Giter Site home page Giter Site logo

thegatewebsite's Introduction

thegatewebsite

Welcome! We'll primarily be using this repo to store the scripts used to scrape down The Gate's historic websites, with the rest of the website migraton happening through Wordpress.

Step 1. Scraping Down Historic Files Using Beautiful Soup

What is web scraping?

Web scraping is technique used to extract data from a website -- for example, you may wish to extract all the text on a page, download all the images, grab all the links on a given article, etc!

We can use web scraping to extract different elements from an HTML document.

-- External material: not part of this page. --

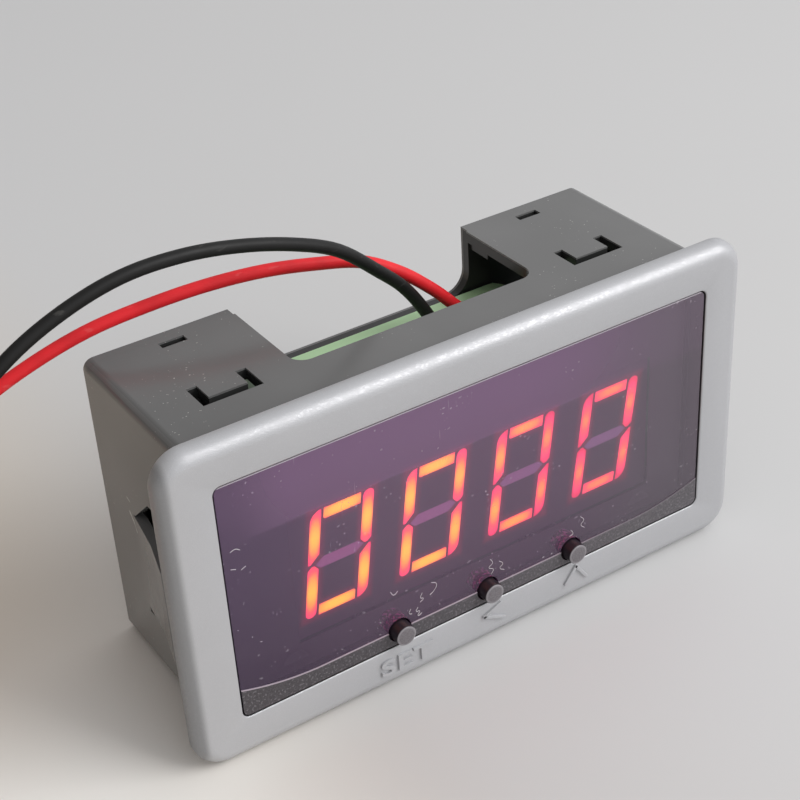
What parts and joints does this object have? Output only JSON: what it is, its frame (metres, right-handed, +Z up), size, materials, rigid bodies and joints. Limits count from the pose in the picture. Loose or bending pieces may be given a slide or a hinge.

For example, we could grab the title from the following element.

<div class="article_title"> This is a sample article title </div>

What is Beautiful Soup?

Beautiful Soup is a popular Python library used for web-scraping -- another popular option is Selenium.

Here is the documentation: https://www.crummy.com/software/BeautifulSoup/bs4/doc/

As well as some introductory tutorials that can likely explain this much better than I can:

[1] https://realpython.com/beautiful-soup-web-scraper-python/

[2] https://www.youtube.com/watch?v=XQgXKtPSzUI

Important Stuff for our context

After connecting to a page using the requests module, we can extract all the HTML on a given page using BeautifulSoup(sample_page.text, 'html.parser')

The 'soup' contains the entire HTML content of the page.

def load_url(self, url):
    ''' Load the url and grab all the html text '''
    # Try to get a page behind the login page
    index_page = self.s.get(url)
    soup = BeautifulSoup(index_page.text, 'html.parser')
    return soup

To extract certain elements we can use the find or find_all methods:

In the example, below, we get the first instance of a ul element whose class attribute is equal to objects. We could also pass in different attributes such as {'id': 'sample_id'}. We could also use find_all to grab a list of all elements.

objects = soup.find('ul', {'class': 'objects'})

What is returned is everything from the beginning to the end of each element:

<ul class='objects>
EVERYTHING IN BETWEEN
</ul>

A Summary of the scraper.py file

Our goal is to scrape the following information for each article: title, contributors, category, image_url, featured_image_caption, lede, body, and the date published. We then want to store all this information in a database.

Note: There may be other fields we want to scrape pertaining to search-engine optimization (SEO).

SQLite

SQLite is a database that comes preinstalled if you have python, and sqlite3 is a popular library used to interact with this database.

In create_sqlite_table.py, I've used the following command to create the table gate_articles in the thegate.db database.

CREATE TABLE IF NOT EXISTS
    gate_articles (
        id INTEGER PRIMARY KEY AUTOINCREMENT,
        title TEXT NOT NULL,
        contributors TEXT,
        category TEXT,
        image_url TEXT,
        featured_image_caption TEXT,
        lede TEXT NOT NULL,
        body TEXT NOT NULL,
        date TIMESTAMP
    )

Scraping Relevant Attributes

I've looked through the HTML document using inspect to identify where each relevant field of an article is located, the function might look long and complicated, but really it's just a matter of identifying where everything is located on the HTML document.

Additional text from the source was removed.